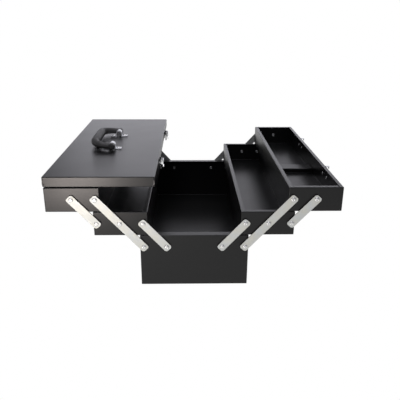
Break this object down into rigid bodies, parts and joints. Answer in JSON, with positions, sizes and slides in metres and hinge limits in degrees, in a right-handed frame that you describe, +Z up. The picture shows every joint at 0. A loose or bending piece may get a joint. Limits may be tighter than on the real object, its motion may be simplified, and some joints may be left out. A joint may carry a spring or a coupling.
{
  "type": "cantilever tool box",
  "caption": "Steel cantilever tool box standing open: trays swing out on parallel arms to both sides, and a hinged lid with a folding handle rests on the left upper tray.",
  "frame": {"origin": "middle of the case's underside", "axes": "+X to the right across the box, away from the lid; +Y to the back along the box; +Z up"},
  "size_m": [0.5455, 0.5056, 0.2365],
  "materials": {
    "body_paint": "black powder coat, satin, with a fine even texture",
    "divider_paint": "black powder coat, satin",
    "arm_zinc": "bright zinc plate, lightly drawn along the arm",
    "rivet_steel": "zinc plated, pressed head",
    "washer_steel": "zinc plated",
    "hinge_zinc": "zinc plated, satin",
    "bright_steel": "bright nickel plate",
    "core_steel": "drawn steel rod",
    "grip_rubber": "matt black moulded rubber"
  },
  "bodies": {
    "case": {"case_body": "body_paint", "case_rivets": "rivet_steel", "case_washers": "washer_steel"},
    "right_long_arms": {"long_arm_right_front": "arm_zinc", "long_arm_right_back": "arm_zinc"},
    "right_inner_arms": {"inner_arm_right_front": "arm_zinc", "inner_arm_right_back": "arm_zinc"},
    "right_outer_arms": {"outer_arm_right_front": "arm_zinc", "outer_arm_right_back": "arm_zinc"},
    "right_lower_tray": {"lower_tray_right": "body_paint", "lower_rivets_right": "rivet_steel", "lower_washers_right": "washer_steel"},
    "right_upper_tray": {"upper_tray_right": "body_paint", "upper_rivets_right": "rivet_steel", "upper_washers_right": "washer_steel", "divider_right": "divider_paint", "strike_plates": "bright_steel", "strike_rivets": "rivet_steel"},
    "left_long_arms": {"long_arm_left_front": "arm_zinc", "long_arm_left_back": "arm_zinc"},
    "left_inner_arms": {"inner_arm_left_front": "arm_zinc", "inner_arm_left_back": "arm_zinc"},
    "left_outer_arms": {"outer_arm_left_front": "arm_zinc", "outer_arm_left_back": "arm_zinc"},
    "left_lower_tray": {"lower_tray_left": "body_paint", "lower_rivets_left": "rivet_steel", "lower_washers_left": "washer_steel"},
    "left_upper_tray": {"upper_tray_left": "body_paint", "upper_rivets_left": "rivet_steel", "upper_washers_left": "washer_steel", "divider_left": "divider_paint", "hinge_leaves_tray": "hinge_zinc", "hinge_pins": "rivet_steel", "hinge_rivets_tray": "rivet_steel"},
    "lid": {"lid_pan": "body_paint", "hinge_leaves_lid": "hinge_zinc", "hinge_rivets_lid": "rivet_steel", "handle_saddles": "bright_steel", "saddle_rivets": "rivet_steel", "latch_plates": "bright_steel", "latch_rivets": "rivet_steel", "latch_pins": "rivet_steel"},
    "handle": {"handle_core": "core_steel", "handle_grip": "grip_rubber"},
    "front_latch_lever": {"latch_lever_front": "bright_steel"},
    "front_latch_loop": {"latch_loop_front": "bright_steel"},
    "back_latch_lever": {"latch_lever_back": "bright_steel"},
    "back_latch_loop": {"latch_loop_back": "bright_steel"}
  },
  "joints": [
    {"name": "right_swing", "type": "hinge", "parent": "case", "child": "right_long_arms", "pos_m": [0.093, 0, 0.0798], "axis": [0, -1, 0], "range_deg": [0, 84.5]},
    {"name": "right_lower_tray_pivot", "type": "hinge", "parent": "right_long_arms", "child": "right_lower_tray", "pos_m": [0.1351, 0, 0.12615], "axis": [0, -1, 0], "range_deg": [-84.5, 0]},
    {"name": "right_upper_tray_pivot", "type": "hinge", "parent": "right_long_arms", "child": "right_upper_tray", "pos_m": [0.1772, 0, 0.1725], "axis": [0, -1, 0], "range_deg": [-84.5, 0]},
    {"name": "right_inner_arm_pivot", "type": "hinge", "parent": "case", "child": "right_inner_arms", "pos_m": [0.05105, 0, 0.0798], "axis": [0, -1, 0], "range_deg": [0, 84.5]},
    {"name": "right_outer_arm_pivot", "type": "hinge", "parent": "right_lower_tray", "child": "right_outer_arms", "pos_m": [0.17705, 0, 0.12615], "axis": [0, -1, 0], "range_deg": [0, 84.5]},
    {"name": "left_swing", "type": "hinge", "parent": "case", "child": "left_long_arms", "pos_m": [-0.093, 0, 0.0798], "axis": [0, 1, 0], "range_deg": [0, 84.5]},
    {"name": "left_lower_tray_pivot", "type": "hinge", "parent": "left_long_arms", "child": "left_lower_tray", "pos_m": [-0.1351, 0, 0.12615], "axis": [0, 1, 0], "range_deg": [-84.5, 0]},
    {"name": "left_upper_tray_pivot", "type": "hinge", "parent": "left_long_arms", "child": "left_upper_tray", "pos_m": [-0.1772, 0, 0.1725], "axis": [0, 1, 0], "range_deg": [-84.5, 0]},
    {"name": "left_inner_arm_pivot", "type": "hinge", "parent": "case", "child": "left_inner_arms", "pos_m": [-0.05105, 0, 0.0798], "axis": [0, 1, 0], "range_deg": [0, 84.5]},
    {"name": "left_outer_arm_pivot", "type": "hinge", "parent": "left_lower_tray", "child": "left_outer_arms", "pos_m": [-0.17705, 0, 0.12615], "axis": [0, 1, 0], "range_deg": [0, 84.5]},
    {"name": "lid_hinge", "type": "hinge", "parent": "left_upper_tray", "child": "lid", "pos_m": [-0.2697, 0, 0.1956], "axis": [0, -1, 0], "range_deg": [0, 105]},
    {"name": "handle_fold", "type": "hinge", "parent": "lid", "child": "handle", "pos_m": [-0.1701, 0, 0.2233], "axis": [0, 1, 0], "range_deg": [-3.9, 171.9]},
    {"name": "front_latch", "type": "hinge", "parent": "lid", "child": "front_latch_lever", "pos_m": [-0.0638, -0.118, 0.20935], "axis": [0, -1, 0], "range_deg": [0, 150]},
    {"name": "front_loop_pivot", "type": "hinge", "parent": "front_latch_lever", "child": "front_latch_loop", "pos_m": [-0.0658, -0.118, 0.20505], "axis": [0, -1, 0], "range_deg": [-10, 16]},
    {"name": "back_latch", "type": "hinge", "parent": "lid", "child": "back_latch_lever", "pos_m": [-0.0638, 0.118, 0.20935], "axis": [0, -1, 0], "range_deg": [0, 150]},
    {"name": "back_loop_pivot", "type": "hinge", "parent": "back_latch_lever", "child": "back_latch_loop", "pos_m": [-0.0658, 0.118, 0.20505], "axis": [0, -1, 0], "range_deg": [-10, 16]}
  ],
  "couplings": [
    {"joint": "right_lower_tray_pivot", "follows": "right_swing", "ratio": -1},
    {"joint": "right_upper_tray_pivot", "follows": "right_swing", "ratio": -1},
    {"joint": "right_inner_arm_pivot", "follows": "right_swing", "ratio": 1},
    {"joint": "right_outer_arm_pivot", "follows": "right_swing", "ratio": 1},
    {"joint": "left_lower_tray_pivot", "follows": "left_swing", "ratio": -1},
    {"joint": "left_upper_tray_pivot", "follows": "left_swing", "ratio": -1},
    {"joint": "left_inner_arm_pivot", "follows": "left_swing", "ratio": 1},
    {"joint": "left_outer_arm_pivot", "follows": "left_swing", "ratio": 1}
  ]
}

→ **GIVEN TASK**
Each line of the material must be restated exactly.

→ **COMPLETE ANSWER**
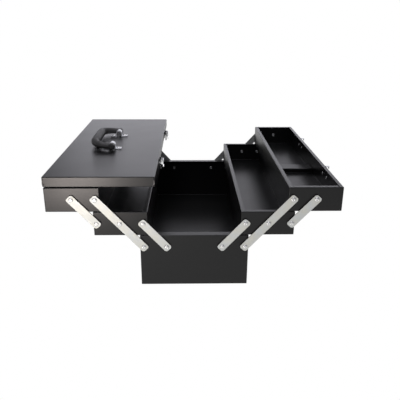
Break this object down into rigid bodies, parts and joints. Answer in JSON, with positions, sizes and slides in metres and hinge limits in degrees, in a right-handed frame that you describe, +Z up. The picture shows every joint at 0. A loose or bending piece may get a joint. Limits may be tighter than on the real object, its motion may be simplified, and some joints may be left out. A joint may carry a spring or a coupling.
{
  "type": "cantilever tool box",
  "caption": "Steel cantilever tool box standing open: trays swing out on parallel arms to both sides, and a hinged lid with a folding handle rests on the left upper tray.",
  "frame": {"origin": "middle of the case's underside", "axes": "+X to the right across the box, away from the lid; +Y to the back along the box; +Z up"},
  "size_m": [0.5455, 0.5056, 0.2365],
  "materials": {
    "body_paint": "black powder coat, satin, with a fine even texture",
    "divider_paint": "black powder coat, satin",
    "arm_zinc": "bright zinc plate, lightly drawn along the arm",
    "rivet_steel": "zinc plated, pressed head",
    "washer_steel": "zinc plated",
    "hinge_zinc": "zinc plated, satin",
    "bright_steel": "bright nickel plate",
    "core_steel": "drawn steel rod",
    "grip_rubber": "matt black moulded rubber"
  },
  "bodies": {
    "case": {"case_body": "body_paint", "case_rivets": "rivet_steel", "case_washers": "washer_steel"},
    "right_long_arms": {"long_arm_right_front": "arm_zinc", "long_arm_right_back": "arm_zinc"},
    "right_inner_arms": {"inner_arm_right_front": "arm_zinc", "inner_arm_right_back": "arm_zinc"},
    "right_outer_arms": {"outer_arm_right_front": "arm_zinc", "outer_arm_right_back": "arm_zinc"},
    "right_lower_tray": {"lower_tray_right": "body_paint", "lower_rivets_right": "rivet_steel", "lower_washers_right": "washer_steel"},
    "right_upper_tray": {"upper_tray_right": "body_paint", "upper_rivets_right": "rivet_steel", "upper_washers_right": "washer_steel", "divider_right": "divider_paint", "strike_plates": "bright_steel", "strike_rivets": "rivet_steel"},
    "left_long_arms": {"long_arm_left_front": "arm_zinc", "long_arm_left_back": "arm_zinc"},
    "left_inner_arms": {"inner_arm_left_front": "arm_zinc", "inner_arm_left_back": "arm_zinc"},
    "left_outer_arms": {"outer_arm_left_front": "arm_zinc", "outer_arm_left_back": "arm_zinc"},
    "left_lower_tray": {"lower_tray_left": "body_paint", "lower_rivets_left": "rivet_steel", "lower_washers_left": "washer_steel"},
    "left_upper_tray": {"upper_tray_left": "body_paint", "upper_rivets_left": "rivet_steel", "upper_washers_left": "washer_steel", "divider_left": "divider_paint", "hinge_leaves_tray": "hinge_zinc", "hinge_pins": "rivet_steel", "hinge_rivets_tray": "rivet_steel"},
    "lid": {"lid_pan": "body_paint", "hinge_leaves_lid": "hinge_zinc", "hinge_rivets_lid": "rivet_steel", "handle_saddles": "bright_steel", "saddle_rivets": "rivet_steel", "latch_plates": "bright_steel", "latch_rivets": "rivet_steel", "latch_pins": "rivet_steel"},
    "handle": {"handle_core": "core_steel", "handle_grip": "grip_rubber"},
    "front_latch_lever": {"latch_lever_front": "bright_steel"},
    "front_latch_loop": {"latch_loop_front": "bright_steel"},
    "back_latch_lever": {"latch_lever_back": "bright_steel"},
    "back_latch_loop": {"latch_loop_back": "bright_steel"}
  },
  "joints": [
    {"name": "right_swing", "type": "hinge", "parent": "case", "child": "right_long_arms", "pos_m": [0.093, 0, 0.0798], "axis": [0, -1, 0], "range_deg": [0, 84.5]},
    {"name": "right_lower_tray_pivot", "type": "hinge", "parent": "right_long_arms", "child": "right_lower_tray", "pos_m": [0.1351, 0, 0.12615], "axis": [0, -1, 0], "range_deg": [-84.5, 0]},
    {"name": "right_upper_tray_pivot", "type": "hinge", "parent": "right_long_arms", "child": "right_upper_tray", "pos_m": [0.1772, 0, 0.1725], "axis": [0, -1, 0], "range_deg": [-84.5, 0]},
    {"name": "right_inner_arm_pivot", "type": "hinge", "parent": "case", "child": "right_inner_arms", "pos_m": [0.05105, 0, 0.0798], "axis": [0, -1, 0], "range_deg": [0, 84.5]},
    {"name": "right_outer_arm_pivot", "type": "hinge", "parent": "right_lower_tray", "child": "right_outer_arms", "pos_m": [0.17705, 0, 0.12615], "axis": [0, -1, 0], "range_deg": [0, 84.5]},
    {"name": "left_swing", "type": "hinge", "parent": "case", "child": "left_long_arms", "pos_m": [-0.093, 0, 0.0798], "axis": [0, 1, 0], "range_deg": [0, 84.5]},
    {"name": "left_lower_tray_pivot", "type": "hinge", "parent": "left_long_arms", "child": "left_lower_tray", "pos_m": [-0.1351, 0, 0.12615], "axis": [0, 1, 0], "range_deg": [-84.5, 0]},
    {"name": "left_upper_tray_pivot", "type": "hinge", "parent": "left_long_arms", "child": "left_upper_tray", "pos_m": [-0.1772, 0, 0.1725], "axis": [0, 1, 0], "range_deg": [-84.5, 0]},
    {"name": "left_inner_arm_pivot", "type": "hinge", "parent": "case", "child": "left_inner_arms", "pos_m": [-0.05105, 0, 0.0798], "axis": [0, 1, 0], "range_deg": [0, 84.5]},
    {"name": "left_outer_arm_pivot", "type": "hinge", "parent": "left_lower_tray", "child": "left_outer_arms", "pos_m": [-0.17705, 0, 0.12615], "axis": [0, 1, 0], "range_deg": [0, 84.5]},
    {"name": "lid_hinge", "type": "hinge", "parent": "left_upper_tray", "child": "lid", "pos_m": [-0.2697, 0, 0.1956], "axis": [0, -1, 0], "range_deg": [0, 105]},
    {"name": "handle_fold", "type": "hinge", "parent": "lid", "child": "handle", "pos_m": [-0.1701, 0, 0.2233], "axis": [0, 1, 0], "range_deg": [-3.9, 171.9]},
    {"name": "front_latch", "type": "hinge", "parent": "lid", "child": "front_latch_lever", "pos_m": [-0.0638, -0.118, 0.20935], "axis": [0, -1, 0], "range_deg": [0, 150]},
    {"name": "front_loop_pivot", "type": "hinge", "parent": "front_latch_lever", "child": "front_latch_loop", "pos_m": [-0.0658, -0.118, 0.20505], "axis": [0, -1, 0], "range_deg": [-10, 16]},
    {"name": "back_latch", "type": "hinge", "parent": "lid", "child": "back_latch_lever", "pos_m": [-0.0638, 0.118, 0.20935], "axis": [0, -1, 0], "range_deg": [0, 150]},
    {"name": "back_loop_pivot", "type": "hinge", "parent": "back_latch_lever", "child": "back_latch_loop", "pos_m": [-0.0658, 0.118, 0.20505], "axis": [0, -1, 0], "range_deg": [-10, 16]}
  ],
  "couplings": [
    {"joint": "right_lower_tray_pivot", "follows": "right_swing", "ratio": -1},
    {"joint": "right_upper_tray_pivot", "follows": "right_swing", "ratio": -1},
    {"joint": "right_inner_arm_pivot", "follows": "right_swing", "ratio": 1},
    {"joint": "right_outer_arm_pivot", "follows": "right_swing", "ratio": 1},
    {"joint": "left_lower_tray_pivot", "follows": "left_swing", "ratio": -1},
    {"joint": "left_upper_tray_pivot", "follows": "left_swing", "ratio": -1},
    {"joint": "left_inner_arm_pivot", "follows": "left_swing", "ratio": 1},
    {"joint": "left_outer_arm_pivot", "follows": "left_swing", "ratio": 1}
  ]
}